I would also make color swatch cards to play with color palettes before I start on a large body of work. This helped me narrow down and focus my palette because I tend to go crazy if I don’t have a compass. 

In these palettes, I define my ratio of warm to cool colors as well as dark to light. It’s also a warm up exercise because I always need to remind myself of what textures and techniques I can use in my paintings. 

With all these styles, I found that my booth at art fairs looked like two different artists were making my paintings. I wanted to create consistency within my portfolio, so I decided to add the abstract marks and swatches to my plant paintings as background texture. This helped with creating depth and a sense of place, which I found some of my plant paintings were lacking.

My first painting that I used this technique on was the Moss Magic poster painting, A New Day. You can see that the background strokes are similar to horizon lines or mountains. The splatters add a sense of whimsy and imperfection that I love to bring to all my paintings.

How do you interface with your subject before painting?  

(Not really sure if I’m reading this question correctly. I’m taking it as, “how do you interact or set up your subject before painting?)

I want my viewer to feel like they are surrounded by life and like nature is embracing their soul. So, I place my plants at eye level and draw as I see them. 

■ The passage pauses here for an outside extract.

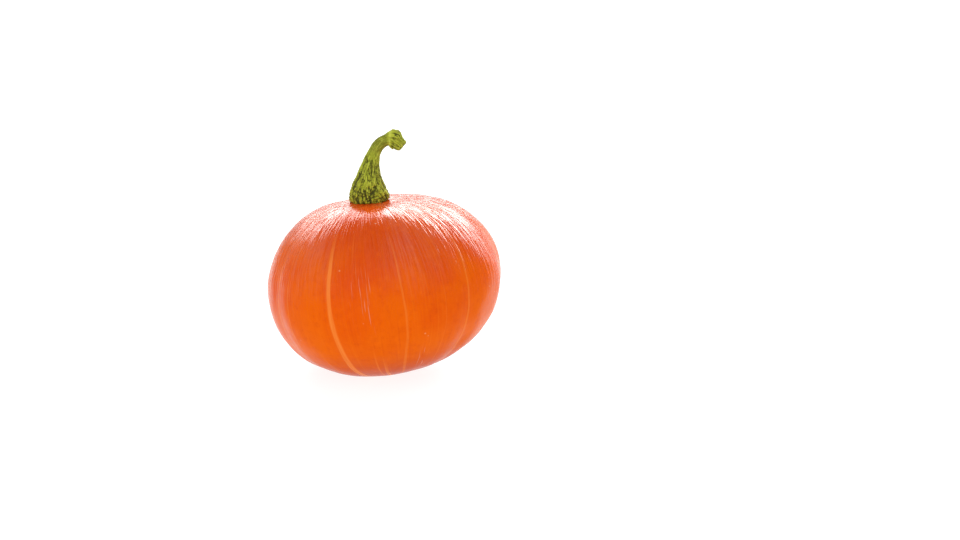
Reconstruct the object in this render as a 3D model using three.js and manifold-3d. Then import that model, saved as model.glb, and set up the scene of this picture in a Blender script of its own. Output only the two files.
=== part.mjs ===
// A whole round pumpkin that rests on a small flat spot, with its cut stem. Millimetres, +Z up.
// The fruit and the stem are made round the fruit's own upright axis, from stem end to blossom end.
// Both are then leaned, the flat spot is cut, and the origin is set under the middle of the pumpkin.
import * as THREE from "three";
import { mergeVertices } from "three/addons/utils/BufferGeometryUtils.js";
import Module from "manifold-3d";

// Driving dimensions: the fruit. Lengths in millimetres, angles in degrees.
const FRUIT_RADIUS = 100; // axis to the widest part of the side
const SHOULDER_RISE = 80.9; // widest part up to the shoulders, before the hollow at the stem
const BASE_DROP = 80; // widest part down to the blossom end, before its hollow
const STEM_HOLLOW_DEPTH = 10.8;
const STEM_HOLLOW_REACH = 48; // radius at which the hollow has faded to about a third
const STEM_HOLLOW_SLANT = 0.07; // how much deeper it is for each millimetre towards +X
const BASE_HOLLOW_DEPTH = 3.8;
const BASE_HOLLOW_REACH = 54;
const BASE_HOLLOW_SLANT = 0.035;
const DIMPLE_DEPTH = 2.4; // the small pit at the blossom end, inside the wide base hollow
const DIMPLE_REACH = 9;
const GROOVE_COUNT = 10;
const GROOVE_DEPTH = 1.2;
const GROOVE_SHARPNESS = 3; // a higher power gives a narrower groove
const FIRST_GROOVE = -80; // angle round the axis from +X
const FULL_SIDE = 0.03; // how much fuller the +X side is, as a share of the radius
const FULL_SHOULDER = 0.018; // the same for its shoulder, taken off below
const LEAN = 7; // the stem end leans towards -X
const FLAT_SPOT_DEPTH = 3.2; // how much of the lowest part is flattened

// Driving dimensions: the stem, from its foot in the hollow to its cut end.
const STEM_GAP = 0.3; // clearance between the foot and the fruit
const STEM_FOOT_RADIUS = 15;
const STEM_FLARE_RADIUS = 17.1; // just above the foot
const STEM_NECK_RADIUS = 4.8; // what it would narrow to if it went on
const STEM_KNOB_RADIUS = 6.2; // the swollen cut end
const FLARE_HEIGHT = 24.8; // how fast the flare narrows to the neck
const FOOT_TUCK_HEIGHT = 1.6; // how fast the foot swells to the flare
const KNOB_LENGTH = 13;
const KNOB_SWELL_LENGTH = 4; // length over which the neck swells to the knob
const KNOB_ROUNDING = 8; // length over which the cut end is rounded off
const KNOB_END_NARROWING = 0.4; // share of its radius that the knob has lost at the cut end
const KNOB_DISH = 1; // the middle of the cut face lies this much deeper
const KNOB_HUMP_HEIGHT = 3; // how much the knob stands out on the outside of the bend
const KNOB_HUMP_BACK = 10.2; // from the cut end back to the middle of the hump
const KNOB_HUMP_REACH = 4.4;
const STEM_RIDGE_COUNT = 5;
const STEM_RIDGE_HEIGHT = 0.5;
const STEM_STRAIGHT = new THREE.Vector3(-1.4, 0, 19.7); // direction and pull of the straight lower part
const STEM_CREST = new THREE.Vector3(10.8, -2, 68.3); // pull of the bend over the top
const STEM_TIP = new THREE.Vector3(33.5, -5, 43.3); // middle of the cut end

// How finely the surfaces are divided.
const FRUIT_COLUMNS = 80;
const FRUIT_ROWS = 34;
const POLE_CROWDING = 0.6; // 0 spaces the rows evenly, 1 crowds them at the ends
const STEM_COLUMNS = 20;
const STEM_ROWS = 30;
const FOOT_RINGS = 3;
const CAP_RINGS = 2;

const UP = new THREE.Vector3(0, 0, 1);
const DEPTH_AXIS = new THREE.Vector3(0, 1, 0);
const FULL_TURN = 2 * Math.PI;
const radians = THREE.MathUtils.degToRad;
const bell = (distance, reach) => Math.exp(-((distance / reach) ** 2));
const plateau = (distance, reach) => Math.exp(-((distance / reach) ** 4));

const wasm = await Module();
wasm.setup();

function toSolid(geometry) {
  const bare = geometry.clone();
  bare.deleteAttribute("normal");
  bare.deleteAttribute("uv");
  const merged = mergeVertices(bare);
  return new wasm.Manifold(
    new wasm.Mesh({
      numProp: 3,
      vertProperties: merged.attributes.position.array,
      triVerts: new Uint32Array(merged.index.array),
    }),
  );
}

function toGeometry(solid) {
  const mesh = solid.getMesh();
  const geometry = new THREE.BufferGeometry();
  geometry.setAttribute("position", new THREE.BufferAttribute(mesh.vertProperties, mesh.numProp));
  geometry.setIndex(new THREE.BufferAttribute(mesh.triVerts, 1));
  geometry.computeVertexNormals();
  return geometry;
}

// A closed surface over rings of points, listed downwards, each counterclockwise seen from above.
function closedSurface(top, rings, bottom) {
  const columns = rings[0].length;
  const points = [top, ...rings.flat(), bottom];
  const last = points.length - 1;
  const at = (row, column) => 1 + row * columns + (column % columns);
  const faces = [];
  for (let column = 0; column < columns; column++) {
    faces.push(0, at(0, column), at(0, column + 1));
    for (let row = 0; row < rings.length - 1; row++) {
      faces.push(at(row, column), at(row + 1, column), at(row + 1, column + 1));
      faces.push(at(row, column), at(row + 1, column + 1), at(row, column + 1));
    }
    faces.push(last, at(rings.length - 1, column + 1), at(rings.length - 1, column));
  }
  const geometry = new THREE.BufferGeometry().setFromPoints(points);
  geometry.setIndex(faces);
  geometry.computeVertexNormals();
  return geometry;
}

function ring(columns, pointAt) {
  return Array.from({ length: columns }, (_, column) => pointAt((column / columns) * FULL_TURN));
}

// The fruit's surface: turn goes round the axis, fall goes from 0 at the stem to PI at the blossom end.
function fruitPoint(turn, fall) {
  const outward = Math.sin(fall);
  const upward = Math.cos(fall);
  const wave = Math.cos(GROOVE_COUNT * (turn - radians(FIRST_GROOVE)));
  const groove = GROOVE_DEPTH * ((1 + wave) / 2) ** GROOVE_SHARPNESS;
  const fullness = FULL_SIDE * outward + FULL_SHOULDER * Math.sin(2 * fall);
  const radius = outward * (FRUIT_RADIUS * (1 + fullness * Math.cos(turn)) - groove);
  const aside = radius * Math.cos(turn);
  return new THREE.Vector3(aside, radius * Math.sin(turn), fruitHeight(aside, outward, upward));
}

function fruitHeight(aside, outward, upward) {
  const reach = FRUIT_RADIUS * outward;
  if (upward > 0) {
    const depth = STEM_HOLLOW_DEPTH + STEM_HOLLOW_SLANT * aside;
    return SHOULDER_RISE * upward - depth * bell(reach, STEM_HOLLOW_REACH) * upward ** 2;
  }
  const depth = BASE_HOLLOW_DEPTH + BASE_HOLLOW_SLANT * aside;
  const pit = DIMPLE_DEPTH * bell(reach, DIMPLE_REACH);
  return BASE_DROP * upward + (depth * bell(reach, BASE_HOLLOW_REACH) + pit) * upward ** 2;
}

function wholeFruit() {
  const rings = [];
  for (let row = 1; row < FRUIT_ROWS; row++) {
    const share = row / FRUIT_ROWS;
    const crowded = share - (POLE_CROWDING * Math.sin(FULL_TURN * share)) / FULL_TURN;
    rings.push(ring(FRUIT_COLUMNS, (turn) => fruitPoint(turn, Math.PI * crowded)));
  }
  return closedSurface(fruitPoint(0, 0), rings, fruitPoint(0, Math.PI));
}

function lean(geometry) {
  return geometry.rotateY(-radians(LEAN));
}

// The leaned fruit, with its lowest part cut level.
function fruitGeometry() {
  const leaned = lean(wholeFruit());
  leaned.computeBoundingBox();
  const floor = leaned.boundingBox.min.z + FLAT_SPOT_DEPTH;
  const side = 4 * FRUIT_RADIUS;
  const ground = new THREE.BoxGeometry(side, side, side).translate(0, 0, floor - side / 2);
  return toGeometry(toSolid(leaned).subtract(toSolid(ground)));
}

const seat = fruitPoint(0, 0).addScaledVector(UP, STEM_GAP);
const stemPath = new THREE.CubicBezierCurve3(
  seat,
  seat.clone().add(STEM_STRAIGHT),
  seat.clone().add(STEM_CREST),
  seat.clone().add(STEM_TIP),
);
const stemLength = stemPath.getLength();

// Radius of the stem at a distance along its path from the seat.
function stemRadius(distance) {
  const flare = (STEM_FLARE_RADIUS - STEM_NECK_RADIUS) * bell(distance, FLARE_HEIGHT);
  const tuck = (STEM_FLARE_RADIUS - STEM_FOOT_RADIUS) * Math.exp(-distance / FOOT_TUCK_HEIGHT);
  const knobStart = stemLength - KNOB_LENGTH;
  const swelling = THREE.MathUtils.smoothstep(distance, knobStart, knobStart + KNOB_SWELL_LENGTH);
  const knob = (STEM_KNOB_RADIUS - STEM_NECK_RADIUS) * swelling;
  const past = Math.max(0, distance - stemLength + KNOB_ROUNDING) / KNOB_ROUNDING;
  return (STEM_NECK_RADIUS + flare - tuck + knob) * (1 - KNOB_END_NARROWING * past ** 2);
}

// A ring round the path: share is the place along it, radius the size, and ahead a push along it.
function stemRing(share, radius, ahead = 0) {
  const middle = stemPath.getPointAt(share);
  const along = stemPath.getTangentAt(share);
  const across = new THREE.Vector3().crossVectors(DEPTH_AXIS, along).normalize();
  const back = new THREE.Vector3().crossVectors(along, across);
  const hump = KNOB_HUMP_HEIGHT * plateau(stemLength * (1 - share) - KNOB_HUMP_BACK, KNOB_HUMP_REACH);
  middle.addScaledVector(along, ahead);
  return ring(STEM_COLUMNS, (turn) => {
    const ridge = STEM_RIDGE_HEIGHT * Math.cos(STEM_RIDGE_COUNT * turn) * share;
    const reach = radius + ridge + hump * Math.max(0, -Math.cos(turn));
    return middle
      .clone()
      .addScaledVector(across, reach * Math.cos(turn))
      .addScaledVector(back, reach * Math.sin(turn));
  });
}

// A ring of the foot's underside, which keeps STEM_GAP from the fruit.
function footRing(radius) {
  const fall = Math.asin(radius / FRUIT_RADIUS);
  return ring(STEM_COLUMNS, (turn) => fruitPoint(turn, fall).addScaledVector(UP, STEM_GAP));
}

function stemGeometry() {
  const rings = [];
  const endRadius = stemRadius(stemLength);
  for (let cap = 1; cap <= CAP_RINGS; cap++) {
    const share = cap / (CAP_RINGS + 1);
    rings.push(stemRing(1, endRadius * share, KNOB_DISH * share));
  }
  for (let row = STEM_ROWS; row > 0; row--) {
    const share = row / STEM_ROWS;
    rings.push(stemRing(share, stemRadius(share * stemLength)));
  }
  for (let foot = FOOT_RINGS; foot > 0; foot--) {
    rings.push(footRing((STEM_FOOT_RADIUS * foot) / FOOT_RINGS));
  }
  return lean(closedSurface(stemPath.getPointAt(1), rings, seat));
}

function piece(name, geometry, colour, roughness) {
  const mesh = new THREE.Mesh(geometry, new THREE.MeshStandardMaterial({ color: colour, roughness }));
  mesh.name = name;
  mesh.material.metalness = 0;
  return mesh;
}

const pumpkin = new THREE.Group();
pumpkin.add(piece("fruit", fruitGeometry(), 0xe85f1c, 0.3));
pumpkin.add(piece("stem", stemGeometry(), 0x8b8f36, 0.8));

// The origin is on the surface that the pumpkin rests on, under the middle of its box.
const box = new THREE.Box3().setFromObject(pumpkin);
const middle = box.getCenter(new THREE.Vector3());
pumpkin.position.set(-middle.x, -middle.y, -box.min.z);

export default pumpkin;
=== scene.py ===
"""A whole round pumpkin: glossy red-orange skin with pale lines, and a curved corky green stem.

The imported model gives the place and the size. The fruit and the stem are remade here as fine meshes
of the same form, with their relief, and each gets its own procedural material. Metres, +Z up.
"""
import math

import bpy
import numpy as np
from mathutils import Matrix, Vector, noise


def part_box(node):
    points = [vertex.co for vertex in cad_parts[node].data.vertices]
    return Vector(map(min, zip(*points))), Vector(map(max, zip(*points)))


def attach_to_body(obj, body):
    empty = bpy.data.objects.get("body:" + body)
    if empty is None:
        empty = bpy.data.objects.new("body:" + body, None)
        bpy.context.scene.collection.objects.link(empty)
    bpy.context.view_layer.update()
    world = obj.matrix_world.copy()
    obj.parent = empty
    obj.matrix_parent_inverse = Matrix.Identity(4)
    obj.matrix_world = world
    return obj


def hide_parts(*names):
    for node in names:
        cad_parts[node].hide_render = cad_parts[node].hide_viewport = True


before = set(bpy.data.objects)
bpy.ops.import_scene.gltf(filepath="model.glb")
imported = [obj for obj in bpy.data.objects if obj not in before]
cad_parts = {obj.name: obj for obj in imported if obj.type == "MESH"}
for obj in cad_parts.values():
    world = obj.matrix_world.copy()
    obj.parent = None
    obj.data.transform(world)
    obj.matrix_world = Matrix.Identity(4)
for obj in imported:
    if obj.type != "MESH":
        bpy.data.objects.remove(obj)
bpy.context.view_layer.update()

MM = 0.001
FULL_TURN = 2 * math.pi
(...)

I want the perspective to be true, but I’m also interested in capturing the twists and turns on a leaf to create more depth and interest. You’ll hardly ever see a flat leaf in my paintings, unless it’s used as a pattern in the background.

I start with my focal leaf and then draw more around it, making them overlap and changing their size on the paper as they recede in space to create depth.

Sometimes if the plant is too complicated and will take an absurd amount of time to draw from life, I’ll take a photo of it and project the image onto my studio wall with my digital projector. Then it’s just a matter of tracing the lines, which is still difficult because a projected image is very confusing when it’s five inches away from your nose.

Even though it takes longer, I prefer drawing from life because it’s easier on my eyes and I can choose what to pay close attention to and what doesn’t matter as much. I can also move my head and get a better idea of what’s happening behind the leaf in order to understand the scene and make a better drawing. 

Do you have a favorite plant that you enjoy painting? 

The Monstera Deliciosa is my favorite. I have to consciously not make it the subject of all my paintings, because I don’t want a single plant to define my work. But it’s  holes and the way the leaf falls and turns in space is always beautiful. Plus the larger the leaf, the easier it is to draw and paint. 

Is there a more elusive plant that you wish to paint one day?

There are a lot of rare aroid plants that I’m itching to add to my collection. In particular, the anthurium warocqueanum dark form. I love how narrow it is and the veins really stand out. But it is usually around $350- $400 for a starter, so I’m going to keep dreaming about it for now.

You feature a lot of tropical plants in your watercolors? What draws you to those, in particular?

I think aroids in the family Araceae are the easiest houseplants for me to grow, and that’s why I love them. This family includes pothos, philodendrons, monsteras, alocasia, arrowhead, elephant ears, and many more. They naturally grow in the understory in the wild, so they tolerate my shady home when I have to bring them in for the winter.

I don’t think of these plants as tropical, but they do love the humidity and will grow bigger with more holes and fenestrations when they are in tropical environments. 

With that said, I don’t think there’s anything in particular about a tropical plant that I like more than another other than it being easier to take care of.

I do tend to like the plants that have larger leaves. I also love dark greens, so that’s why I prefer houseplants over plants that you may put in a garden bed. Although, I wouldn’t mind planting some ornamental grasses and using those as inspiration in my future paintings.

For me, it’s not where the plants come from or what they bring to mind when you see them. It’s about their pattern, texture, and shape that attract me. I’m always looking for something that is in contrast to what I already have.

You describe your studio as a “southern jungle”. Do plants dominate that space?  

My studio is technically wherever my plants live since I draw them from life. This past growing season they were in the backyard. My fiancé put together a shadehouse with pvc piping and shade cloth. They grew like mad in there, and by the end of the season there was no room for me to sit. 

At the end of the season I transition them from the backyard to the porch and then into the house. In between all that I’m cleaning them, repotting and managing pests.

When we bring them inside, they take all the light from the windows which is not a lot because we have a covered porch and trees all around the house. But yes, that does mean there are plenty in my indoor studio during the winter months.

Beyond that I like to keep some small ones on my window sill and a hanging basket in my studio window all year. I always need some around me for inspiration and comfort. 

Do you have a green thumb? If so, do you have any advice for first time or struggling gardeners?

I’ve been tending my green thumb this year. In the past my fiancé took on the bulk of the work, but now that he is busy with his job I’ve taken over. 

I was nervous at first, but with them being outside nature did most of the job for me. We just fertilize once a week in the growing season and repot plants that are rootbound. After realizing that they won’t die if I forget about them, I am a lot more confident in my gardening abilities.

There’s still a lot I don’t know like how to manage root rot, and for that I consult YouTube. Summer Rayne is our favorite source for all houseplant information and inspiration.

The best advice I can give for any aspiring houseplant parents would be to only buy pots that have holes in the bottom. The number one cause of death for houseplants is overwatering. They can handle droughts and rebound quickly if you forget to water them (except ferns), but no plant likes to sit in soggy soil.

If you have pots that don’t have holes then leave your plants in their plastic nursery pots and put those directly in your cachpots (decorative planter). This is a great method especially if you don’t take your plants outside to water them. 

Instead of letting water drip through the hole and onto your floor, you can pull out the nursery potted plant and run it under the sink or bathtub then let them drain there for a no-mess situation. Be sure to always do this if your pot has no hole. The key to a happy plant is to soak the soil then let the water drain out.